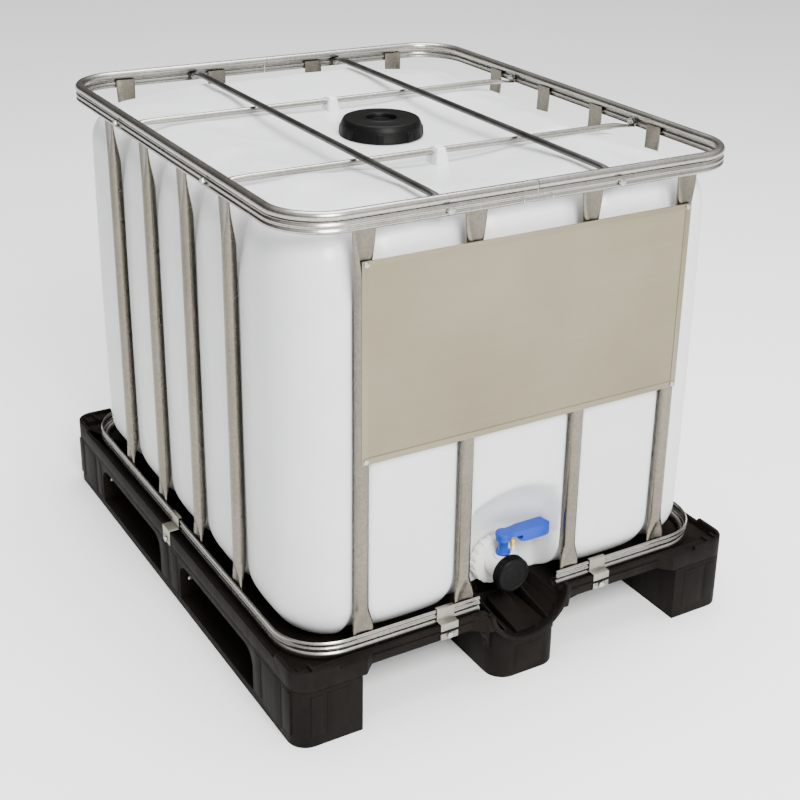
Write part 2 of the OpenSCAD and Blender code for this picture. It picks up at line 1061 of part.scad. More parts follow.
module ball_seats() {
    start = boss_face - 2;
    seat_y = stem_y + ball_d / 2 - 10;
    color("white")
    difference() {
        along_outlet(start)
            cylinder(h = start - seat_y, d = ball_d);
        along_outlet(start + over)
            cylinder(h = start - seat_y + 2 * over, d = valve_bore);
        translate([0, stem_y, valve_z])
            sphere(d = ball_d + slack, $fn = 96);
    }
}

module ball() {
    color("whitesmoke")
    translate([0, stem_y, valve_z])
        difference() {
            sphere(d = ball_d - slack, $fn = 96);
            rotate([0, 90, 0])
                cylinder(h = ball_d + 2, d = valve_bore - 6, center = true);
            translate([0, 0, ball_d / 2 - 6])
                cylinder(h = 10, d = stem_d);
        }
}

module stem() {
    low = valve_z + ball_d / 2 - 6;
    collar_z = valve_z + boss_rise;
    color("#2f6fd0")
    translate([0, stem_y, 0])
        union() {
            translate([0, 0, low])
                cylinder(h = collar_z - low + 2, d = stem_d);
            translate([0, 0, collar_z + slack])
                cylinder(h = 7, d = hub_d);
            translate([0, 0, collar_z + slack])
                cylinder(h = lever_z - lever_t / 2 - collar_z - slack, d = hub_d - 8);
        }
}

module lever() {
    tip_r = 16;
    hub_r = 17;
    grip_drop = 8;
    color("#2f6fd0")
    translate([0, stem_y, lever_z])
        difference() {
            union() {
                translate([0, 0, -lever_t / 2])
                    cylinder(h = lever_t, r = hub_r);
                hull() {
                    translate([lever_l - tip_r, 0, -lever_t / 2 - grip_drop])
                        cylinder(h = lever_t + grip_drop, r = tip_r, $fn = hull_fn);
                    translate([6, 0, -lever_t / 2])
                        cylinder(h = lever_t, r = hub_r - 4, $fn = hull_fn);
                }
            }
            translate([0, 0, lever_t / 2 - 5])
                cylinder(h = 6, d = 14);
            translate([0, 0, -lever_t / 2 - over])
                cylinder(h = lever_t, d = 5 + 2 * slack);
            translate([0, 0, -lever_t / 2 - grip_drop])
                cylinder(h = grip_drop, d = hub_d - 8 + 4 * slack);
            translate([30, 0, -lever_t - 2])
                cylinder(h = lever_t, d = 7);
        }
}

module lever_screw() {
    color("gainsboro")
    translate([0, stem_y, lever_z + lever_t / 2 - 5]) {
        cylinder(h = 4, d = 12);
        translate([0, 0, -(lever_t - 5)])
            cylinder(h = lever_t - 5, d = 5);
    }
}

module lever_stop() {
    low = valve_z + valve_d / 2 - 14;
    color("gold")
    difference() {
        translate([hub_d / 2 + 4, stem_y - 4, low])
            cube([4, 8, lever_z - lever_t / 2 - 4 - low]);
        along_outlet(stem_y + 20)
            cylinder(h = 40, d = valve_d);
    }
}

module outlet_cap() {
    roof = 5;
    color("#1b1b1b")
    along_outlet(cap_face_y + cap_l)
        difference() {
            union() {
                cylinder(h = cap_l - 4, d = cap_d);
                translate([0, 0, cap_l - 4])
                    cylinder(h = 4, d1 = cap_d, d2 = cap_d - 8);
                for (a = [0:15:345])
                    rotate([0, 0, a])
                        translate([cap_d / 2 - 2, -1.5, 2])
                            cube([3, 3, cap_l - 8]);
            }
            translate([0, 0, -over])
                cylinder(h = cap_l - roof + over, d = tail_d + 2);
        }
}

module cap_gasket() {
    color("dimgray")
    along_outlet(tail_y)
        difference() {
            cylinder(h = 3, d = tail_d);
            translate([0, 0, -over])
                cylinder(h = 3 + 2 * over, d = valve_bore);
        }
}

// ---------------------------------------------------------------- assembly

pallet_deck();
outer_skid(-1);  // left_skid
centre_skid();
outer_skid(1);  // right_skid
front_webs();
skid_screws();
top_ring_left();
top_ring_right();
bottom_ring_left();
bottom_ring_right();
ring_spigots();
front_tube(1);  // front_tube_1
front_tube(2);  // front_tube_2
front_tube(3);  // front_tube_3
front_tube(4);  // front_tube_4
back_tube(1);  // back_tube_1
back_tube(2);  // back_tube_2
back_tube(3);  // back_tube_3
back_tube(4);  // back_tube_4
left_tube(1);  // left_tube_1
left_tube(2);  // left_tube_2
left_tube(3);  // left_tube_3
left_tube(4);  // left_tube_4
right_tube(1);  // right_tube_1
right_tube(2);  // right_tube_2
right_tube(3);  // right_tube_3
right_tube(4);  // right_tube_4
long_bar(-1);  // long_bar_left
long_bar(1);  // long_bar_right
tie_bar(-1);  // tie_bar_front
tie_bar(1);  // tie_bar_back
bar_bolts();
bar_nuts();
clip_at(0);  // clip_front_left
clip_at(1);  // clip_front_right
clip_at(2);  // clip_left
clip_at(3);  // clip_right
clip_at(4);  // clip_back_left
clip_at(5);  // clip_back_right
clip_screws();
front_plate();
plate_rivets();
bottle_ends();
bottle_sides();
bottle_base();
bottle_top_panel();
bottle_neck();
lid();
lid_gasket();
valve_nut();
valve_gasket();
valve_body();
ball_seats();
ball();
stem();
lever();
lever_screw();
lever_stop();
outlet_cap();
cap_gasket();
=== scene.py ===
import json
import math

import bmesh
import bpy
from mathutils import Matrix, Vector, noise

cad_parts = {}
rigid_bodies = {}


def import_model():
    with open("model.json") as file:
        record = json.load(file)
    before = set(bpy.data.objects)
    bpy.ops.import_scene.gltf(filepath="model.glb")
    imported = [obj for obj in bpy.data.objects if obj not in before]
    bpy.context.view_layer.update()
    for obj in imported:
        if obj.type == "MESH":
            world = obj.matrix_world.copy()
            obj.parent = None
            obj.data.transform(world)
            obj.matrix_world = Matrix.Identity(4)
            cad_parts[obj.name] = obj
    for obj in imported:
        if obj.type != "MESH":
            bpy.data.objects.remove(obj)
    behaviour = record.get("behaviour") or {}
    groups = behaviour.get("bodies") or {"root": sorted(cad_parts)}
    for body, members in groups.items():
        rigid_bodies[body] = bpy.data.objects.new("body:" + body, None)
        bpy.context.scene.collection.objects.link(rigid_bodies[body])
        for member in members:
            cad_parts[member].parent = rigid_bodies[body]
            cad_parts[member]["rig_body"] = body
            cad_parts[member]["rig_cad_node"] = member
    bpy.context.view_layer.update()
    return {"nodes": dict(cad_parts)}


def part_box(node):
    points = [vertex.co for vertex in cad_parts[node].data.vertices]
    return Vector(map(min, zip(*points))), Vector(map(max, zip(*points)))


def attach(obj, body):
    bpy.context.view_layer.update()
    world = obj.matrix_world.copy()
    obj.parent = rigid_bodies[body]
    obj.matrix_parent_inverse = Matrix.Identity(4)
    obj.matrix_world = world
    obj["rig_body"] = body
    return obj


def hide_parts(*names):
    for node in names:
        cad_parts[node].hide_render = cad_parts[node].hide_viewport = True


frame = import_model()
nodes = frame["nodes"]
bpy.ops.object.select_all(action="DESELECT")

# Camera, floor and light.
# The container stands on a pale studio floor, lit by one large soft box high in
# front, one overhead and a dim room that is brightest above.
EYE = Vector((-1.4011, -2.4993, 1.6980))
PAN = -0.557830
TILT = 0.395808
ROLL = 0.025574
LENS = 64.83

bpy.ops.object.camera_add(location=EYE)
camera = bpy.context.object
camera.name = "camera"
turn = Matrix.Rotation(PAN, 4, "Z") @ Matrix.Rotation(math.pi / 2 - TILT, 4, "X")
camera.matrix_world = Matrix.Translation(EYE) @ turn @ Matrix.Rotation(ROLL, 4, "Z")
camera.data.lens = LENS
camera.data.sensor_width = 36
camera.data.shift_x = -0.0525
camera.data.shift_y = -0.085
camera.data.clip_end = 200
bpy.context.scene.camera = camera


def soft_box(name, place, aim, size, power, colour):
    bpy.ops.object.light_add(type="AREA", location=place)
    lamp = bpy.context.object
    lamp.name = name
    lamp.data.shape = "RECTANGLE"
    lamp.data.size, lamp.data.size_y = size
    lamp.data.energy = power
    lamp.data.color = colour
    lamp.rotation_euler = (Vector(aim) - Vector(place)).to_track_quat("-Z", "Y").to_euler()


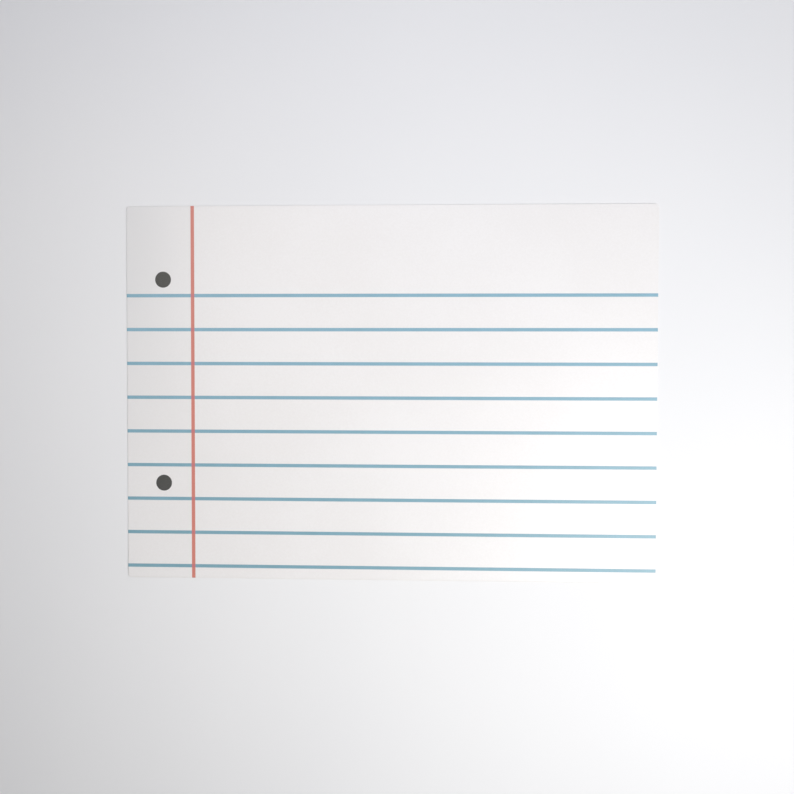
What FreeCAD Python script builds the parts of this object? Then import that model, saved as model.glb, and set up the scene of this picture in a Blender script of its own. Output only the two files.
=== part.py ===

Problem to solve
Repeat word for word the stretch of lines from the one with "lid_gasket();" down to the one with "bpy.data.objects.remove(obj)", both included.

Solution for this problem
lid_gasket();
valve_nut();
valve_gasket();
valve_body();
ball_seats();
ball();
stem();
lever();
lever_screw();
lever_stop();
outlet_cap();
cap_gasket();
=== scene.py ===
import json
import math

import bmesh
import bpy
from mathutils import Matrix, Vector, noise

cad_parts = {}
rigid_bodies = {}


def import_model():
    with open("model.json") as file:
        record = json.load(file)
    before = set(bpy.data.objects)
    bpy.ops.import_scene.gltf(filepath="model.glb")
    imported = [obj for obj in bpy.data.objects if obj not in before]
    bpy.context.view_layer.update()
    for obj in imported:
        if obj.type == "MESH":
            world = obj.matrix_world.copy()
            obj.parent = None
            obj.data.transform(world)
            obj.matrix_world = Matrix.Identity(4)
            cad_parts[obj.name] = obj
    for obj in imported:
        if obj.type != "MESH":
            bpy.data.objects.remove(obj)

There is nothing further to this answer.